▶ SUPPLIED DATA:

────────────────────────────────────────

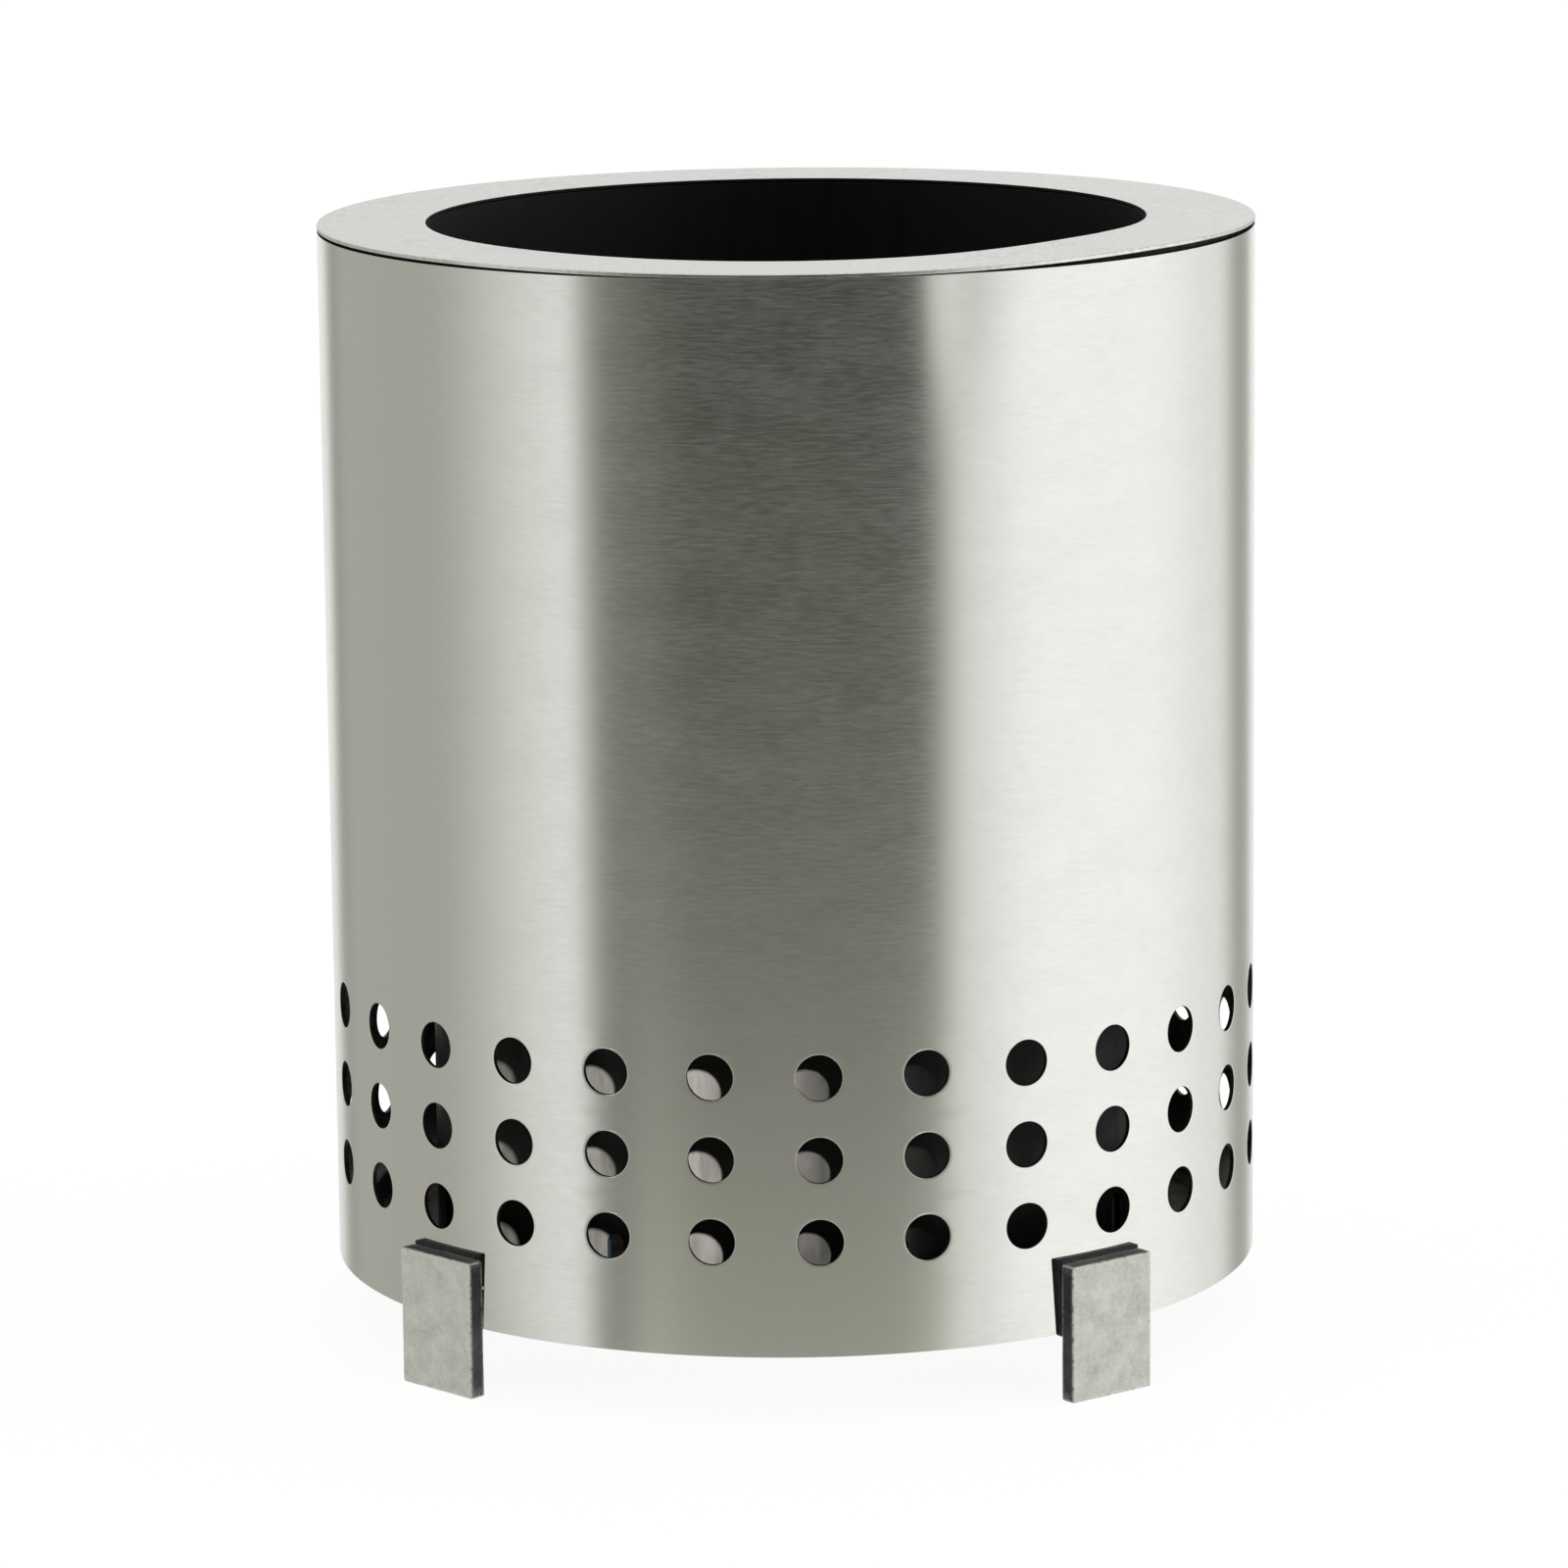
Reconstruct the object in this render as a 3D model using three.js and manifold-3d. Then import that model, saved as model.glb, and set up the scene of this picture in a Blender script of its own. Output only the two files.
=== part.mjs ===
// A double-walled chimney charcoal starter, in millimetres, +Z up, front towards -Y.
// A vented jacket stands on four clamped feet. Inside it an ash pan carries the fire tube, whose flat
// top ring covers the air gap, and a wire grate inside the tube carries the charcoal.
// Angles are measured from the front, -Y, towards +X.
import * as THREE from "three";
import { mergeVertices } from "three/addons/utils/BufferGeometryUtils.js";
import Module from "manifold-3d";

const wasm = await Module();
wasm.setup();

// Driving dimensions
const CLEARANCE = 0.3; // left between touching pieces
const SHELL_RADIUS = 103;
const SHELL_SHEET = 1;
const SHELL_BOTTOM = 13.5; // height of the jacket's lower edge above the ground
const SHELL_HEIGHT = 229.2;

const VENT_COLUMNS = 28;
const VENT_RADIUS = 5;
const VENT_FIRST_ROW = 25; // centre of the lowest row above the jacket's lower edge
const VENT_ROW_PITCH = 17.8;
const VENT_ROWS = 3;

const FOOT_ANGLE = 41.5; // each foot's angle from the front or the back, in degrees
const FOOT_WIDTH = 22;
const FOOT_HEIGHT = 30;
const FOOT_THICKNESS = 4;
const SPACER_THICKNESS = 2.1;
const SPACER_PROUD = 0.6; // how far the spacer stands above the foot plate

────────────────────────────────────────

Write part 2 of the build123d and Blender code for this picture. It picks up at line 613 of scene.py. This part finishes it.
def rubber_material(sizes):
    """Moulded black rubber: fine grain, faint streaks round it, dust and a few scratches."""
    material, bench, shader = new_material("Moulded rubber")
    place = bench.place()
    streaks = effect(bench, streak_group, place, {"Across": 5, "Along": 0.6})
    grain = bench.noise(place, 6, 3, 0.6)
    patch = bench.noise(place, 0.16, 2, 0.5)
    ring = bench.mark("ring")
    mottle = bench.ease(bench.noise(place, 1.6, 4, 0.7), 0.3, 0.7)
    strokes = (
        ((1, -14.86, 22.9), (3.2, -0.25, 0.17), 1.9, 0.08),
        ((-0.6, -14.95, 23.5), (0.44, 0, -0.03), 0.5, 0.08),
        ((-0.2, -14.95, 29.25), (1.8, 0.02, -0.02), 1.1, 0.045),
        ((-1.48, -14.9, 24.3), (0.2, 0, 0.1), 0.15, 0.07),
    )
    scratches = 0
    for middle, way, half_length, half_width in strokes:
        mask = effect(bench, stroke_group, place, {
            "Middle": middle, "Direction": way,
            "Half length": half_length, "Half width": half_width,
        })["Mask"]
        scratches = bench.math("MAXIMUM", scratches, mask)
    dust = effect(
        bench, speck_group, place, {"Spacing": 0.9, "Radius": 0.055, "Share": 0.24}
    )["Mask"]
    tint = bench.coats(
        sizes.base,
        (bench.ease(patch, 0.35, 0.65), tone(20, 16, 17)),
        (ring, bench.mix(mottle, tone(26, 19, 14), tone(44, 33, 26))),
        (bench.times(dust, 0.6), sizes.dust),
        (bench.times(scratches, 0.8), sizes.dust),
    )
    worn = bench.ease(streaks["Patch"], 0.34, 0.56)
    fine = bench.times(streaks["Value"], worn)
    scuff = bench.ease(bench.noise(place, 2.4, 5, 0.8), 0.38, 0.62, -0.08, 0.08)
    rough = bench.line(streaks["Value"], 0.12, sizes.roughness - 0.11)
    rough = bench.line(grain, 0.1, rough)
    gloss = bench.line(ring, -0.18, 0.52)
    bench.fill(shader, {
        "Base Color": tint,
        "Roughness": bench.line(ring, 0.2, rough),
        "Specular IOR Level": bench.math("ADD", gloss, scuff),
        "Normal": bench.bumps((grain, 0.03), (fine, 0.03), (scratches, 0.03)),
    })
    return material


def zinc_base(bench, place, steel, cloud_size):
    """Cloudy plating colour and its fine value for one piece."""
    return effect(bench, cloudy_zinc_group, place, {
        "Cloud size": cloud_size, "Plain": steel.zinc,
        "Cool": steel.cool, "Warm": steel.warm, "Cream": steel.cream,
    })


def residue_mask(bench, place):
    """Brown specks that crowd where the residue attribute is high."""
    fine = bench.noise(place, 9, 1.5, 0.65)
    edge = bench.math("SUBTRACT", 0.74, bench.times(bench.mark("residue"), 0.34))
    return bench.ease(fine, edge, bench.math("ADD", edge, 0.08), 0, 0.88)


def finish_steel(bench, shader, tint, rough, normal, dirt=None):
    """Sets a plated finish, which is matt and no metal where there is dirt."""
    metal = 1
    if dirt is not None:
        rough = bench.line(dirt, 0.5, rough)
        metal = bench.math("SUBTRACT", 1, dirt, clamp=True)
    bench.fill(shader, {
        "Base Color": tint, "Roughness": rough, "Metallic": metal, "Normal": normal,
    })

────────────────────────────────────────

▶ STATED EXERCISE: Return exactly the lines above from the line that has "Reconstruct the object" through the line that has "const VENT_ROWS = 3;", inclusive, and nothing else.

▶ RESULT OF THE EXERCISE:
Reconstruct the object in this render as a 3D model using three.js and manifold-3d. Then import that model, saved as model.glb, and set up the scene of this picture in a Blender script of its own. Output only the two files.
=== part.mjs ===
// A double-walled chimney charcoal starter, in millimetres, +Z up, front towards -Y.
// A vented jacket stands on four clamped feet. Inside it an ash pan carries the fire tube, whose flat
// top ring covers the air gap, and a wire grate inside the tube carries the charcoal.
// Angles are measured from the front, -Y, towards +X.
import * as THREE from "three";
import { mergeVertices } from "three/addons/utils/BufferGeometryUtils.js";
import Module from "manifold-3d";

const wasm = await Module();
wasm.setup();

// Driving dimensions
const CLEARANCE = 0.3; // left between touching pieces
const SHELL_RADIUS = 103;
const SHELL_SHEET = 1;
const SHELL_BOTTOM = 13.5; // height of the jacket's lower edge above the ground
const SHELL_HEIGHT = 229.2;

const VENT_COLUMNS = 28;
const VENT_RADIUS = 5;
const VENT_FIRST_ROW = 25; // centre of the lowest row above the jacket's lower edge
const VENT_ROW_PITCH = 17.8;
const VENT_ROWS = 3;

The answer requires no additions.